--- Start of Records supplied ---

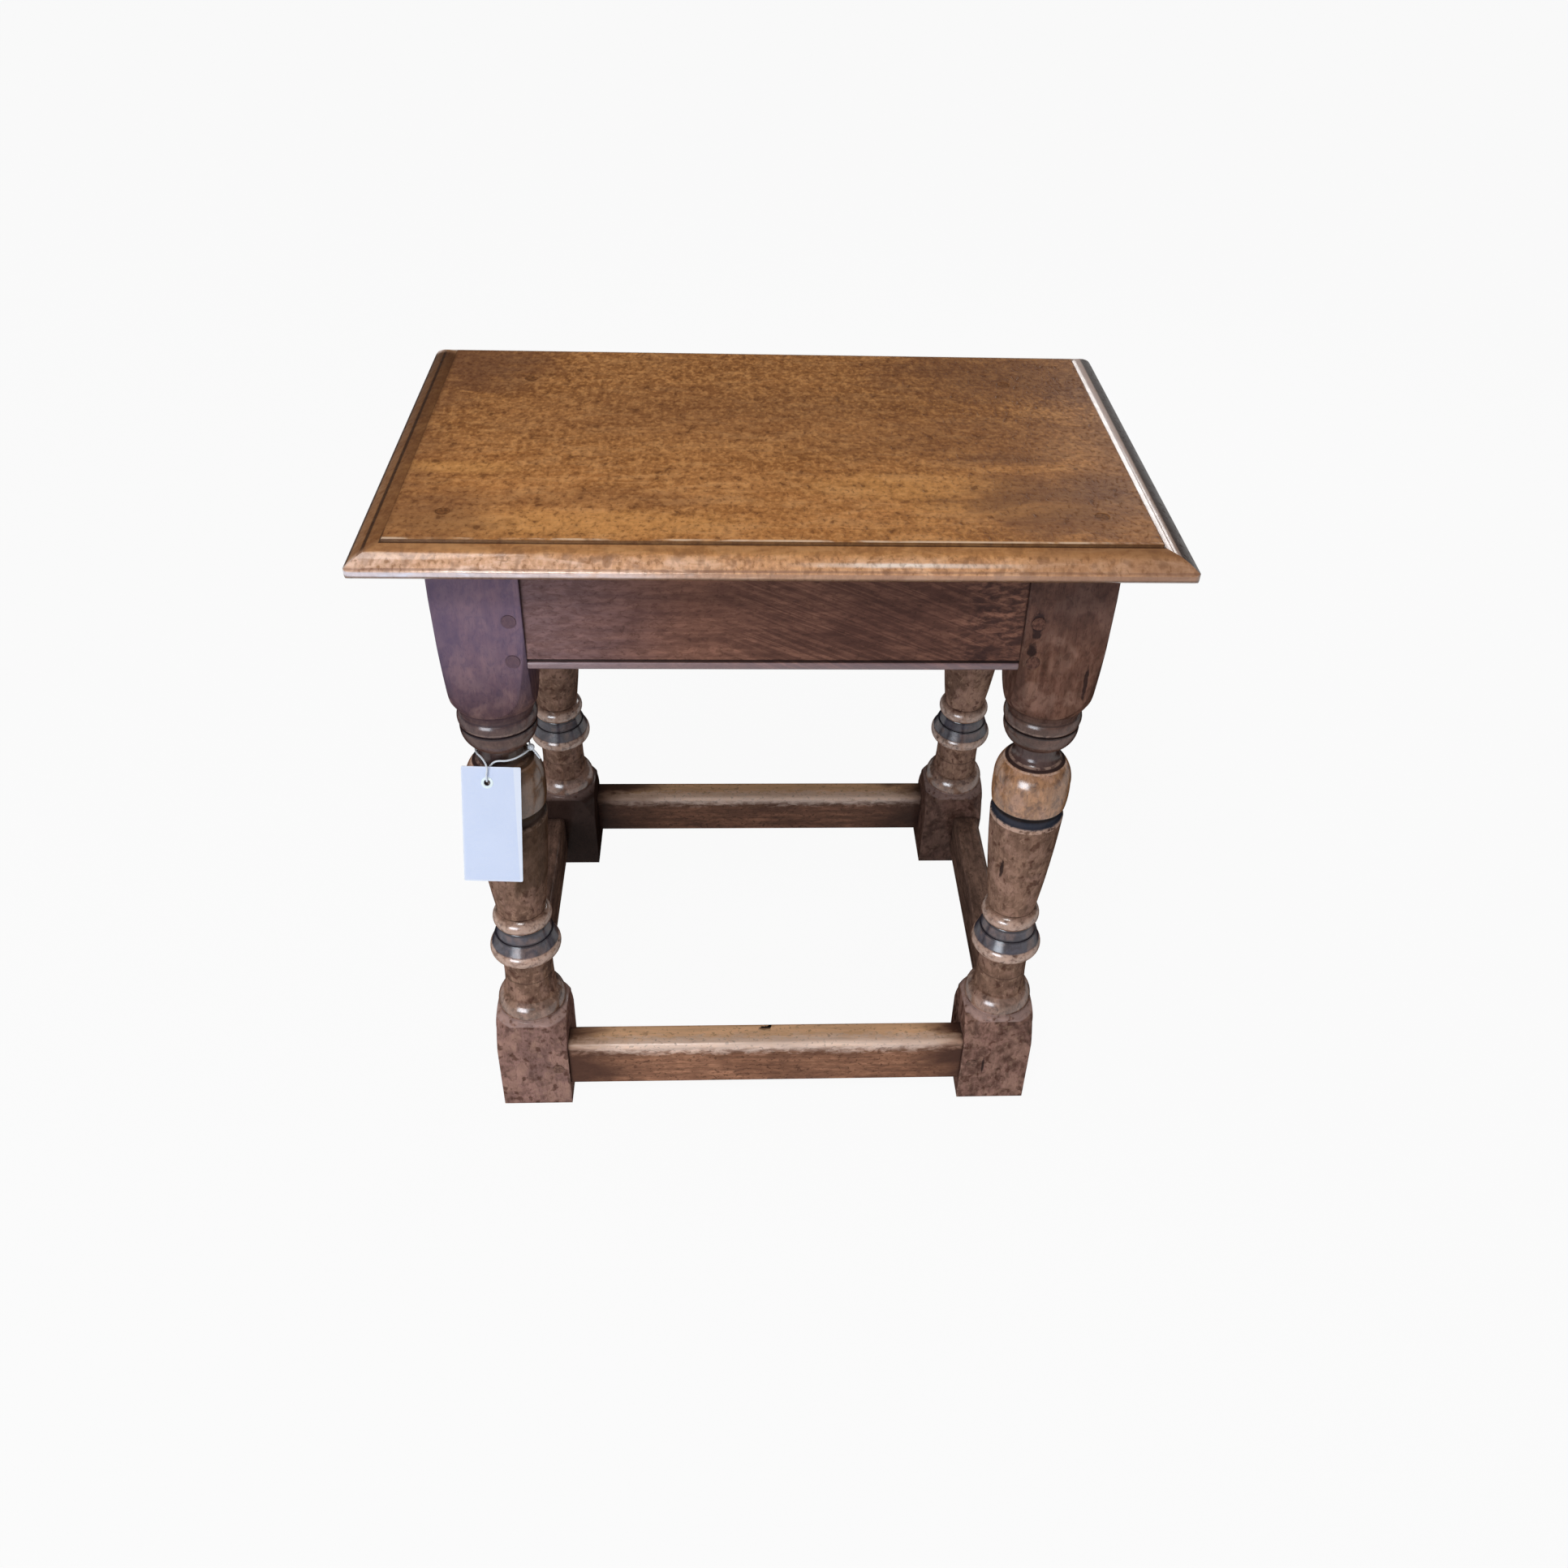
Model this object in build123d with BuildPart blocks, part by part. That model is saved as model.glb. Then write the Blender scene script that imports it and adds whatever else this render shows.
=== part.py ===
from build123d import *

import os
from math import cos, degrees, hypot, radians, sin, tan

os.makedirs("parts", exist_ok=True)

# A joint stool: a moulded board pegged to a frame of four turned legs, four aprons and four
# stretchers, held by pegged mortise and tenon joints. A blank swing tag hangs from one leg.
# The origin is on the floor under the middle of the board, +X along the board's length,
# -Y towards the front, +Z up. All sizes are in millimetres.

# ---- Board ----
stool_height = 458
top_length = 457
top_width = 290
top_thickness = 16
moulding_width = 18
quirk_depth = 1.6
nose_height = 5.8
under_round = 5
under_swell = 0.8
thumb_swell = 2.1
edge_overcut = 1
top_corner_radius = 4

# ---- Legs ----
end_overhang = 37
side_overhang = 21
leg_section = 50
foot_section = 49
leg_lean = 3.6
foot_wear = 1.2

# ---- Turning, lengths measured along the leg, from the foot up ----
foot_block = 82.5
foot_crown = 28.5
foot_shoulder = 10.5
bead_length = 14
column_length = 35.5
rim_length = 10.5
dish_length = 15.5
ring_length = 11.5
groove_length = 0.5

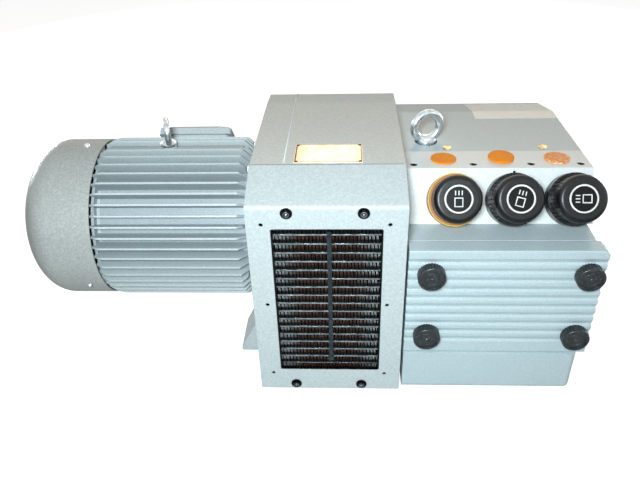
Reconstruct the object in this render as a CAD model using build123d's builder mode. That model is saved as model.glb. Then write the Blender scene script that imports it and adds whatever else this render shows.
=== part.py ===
"""Oil-free rotary vane air pump with a flange motor, an air cooler and three regulators.

Frame: X runs along the shaft from the motor to the pump end, the front is -Y and Z is up.
The origin is on the floor, in the middle of the four mounting threads of the rubber feet.
All lengths are millimetres.
"""

import os
from math import cos, radians, sin

from build123d import *

os.makedirs("parts", exist_ok=True)

# General
shaft_height = 235.0
seat_gap = 0.2
running_gap = 0.05
body_gap = 0.4

# Rubber feet
foot_spacing_x = 380.0
foot_spacing_y = 140.0
buffer_radius = 25.0
buffer_height = 30.0
buffer_edge = 2.5
foot_thread_radius = 5.0
foot_thread_depth = 15.0

# Motor stations along the shaft
motor_face = -210.0
motor_shield_thickness = 12.0
motor_barrel_length = 233.0
rear_shield_thickness = 12.0
cowl_length = 124.0
cowl_start = -464.0

# Motor frame
barrel_inner = 99.0
barrel_wall = 8.0
fin_tip_radius = 130.3
fin_root_radius = 112.0
fin_thickness = 3.0
fin_count = 48
fin_overhang = 10.0
fin_chamfer_length = 19.0
fin_round_length = 17.0
rail_width = 20.0
rail_radius = 123.0
motor_eye_x = -358.0
eye_boss_top_radius = 12.0
eye_boss_root_radius = 15.0
motor_eye_seat = 129.0

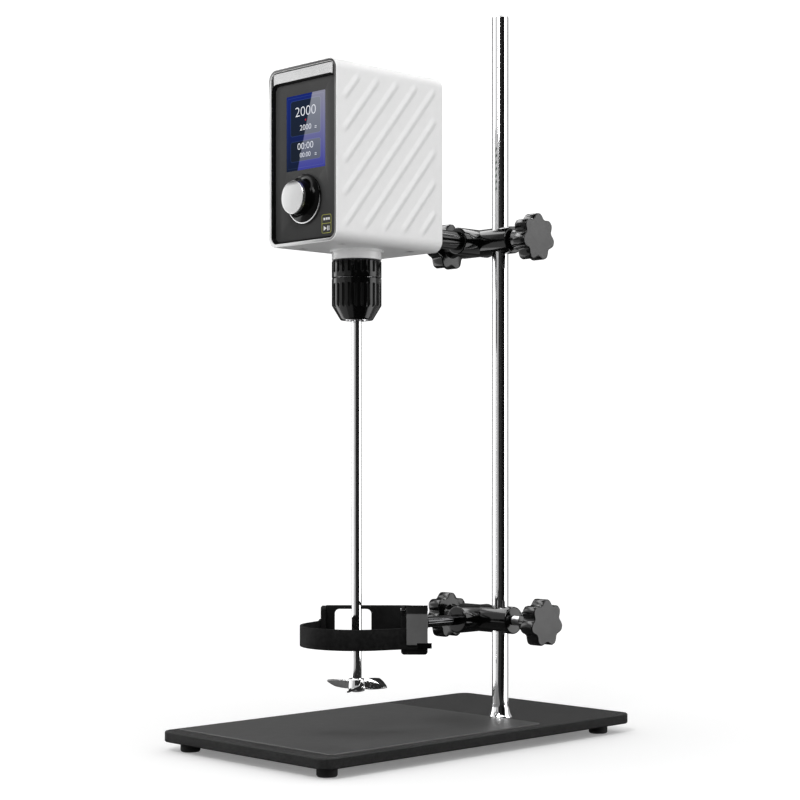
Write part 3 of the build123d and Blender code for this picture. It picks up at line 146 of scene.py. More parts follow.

--- End of Records supplied ---

• **Request**
Select the lines from the entries that include the word "scene".

• **Written answer**
Model this object in build123d with BuildPart blocks, part by part. That model is saved as model.glb. Then write the Blender scene script that imports it and adds whatever else this render shows.
Reconstruct the object in this render as a CAD model using build123d's builder mode. That model is saved as model.glb. Then write the Blender scene script that imports it and adds whatever else this render shows.
Write part 3 of the build123d and Blender code for this picture. It picks up at line 146 of scene.py. More parts follow.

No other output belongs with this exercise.